Second is the risk of economic downturn. Even though recent economic indicators were generally positive, including 1.8% GDP growth in 2017 and a low unemployment rate, Japan cannot escape domestic and global economic risks.

Domestically, one urgent task is super-ageing, as the population over 65 years of age reaches 35.1 million, or more than a quarter of Japan’s total population. The number of those over 80 years old has also exceeded 10.7 million. While the Basic Policy 2018 promised fiscal reforms, further reforms of government expenditure, especially social welfare, are getting harder for the administration to achieve.

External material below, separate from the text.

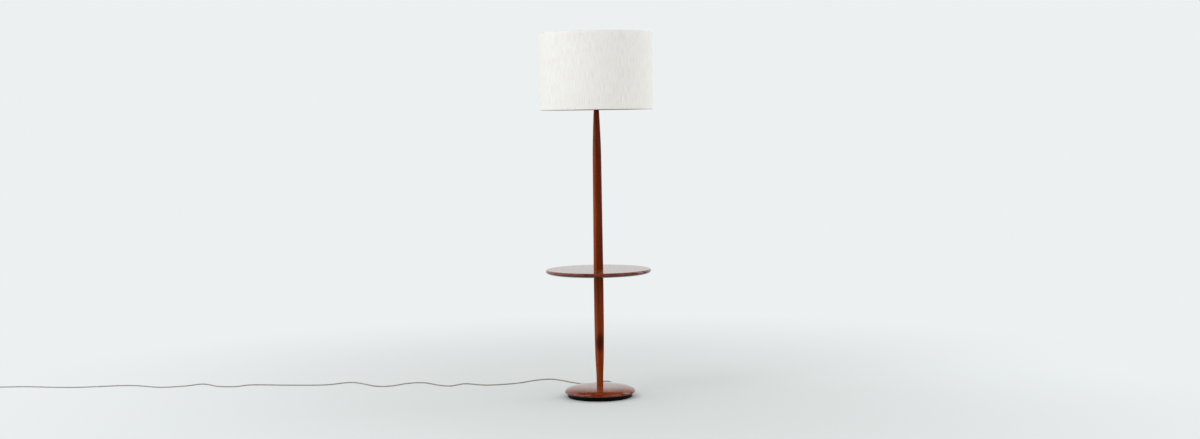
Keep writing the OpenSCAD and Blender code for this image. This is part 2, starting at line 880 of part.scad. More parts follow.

Globally, US foreign economic policies under the Trump administration that have sparked fears of a US–China trade war, as well as the deterioration of US–Iran relations, will affect Japanese businesses. So far, Abe has done well by concluding TPP-11, Japan–EU EPA, and committing to RCEP negotiations. He also coped with Japan’s difficult position at the last G7 summit in Canada by seeking to bridge the divide between the Trump administration and other global partners in Europe.

Although the Japanese government adheres to dispute settlements in the World Trade Organisation before taking legitimate retaliatory measures, the Abe administration is expected to play a bigger global role as a leader of free trade, while working on domestic structural reforms.

This does not mean there is no Abe fatigue. Yet, unless his successor emerges with a relevant alternative policy package, support for Abe will continue.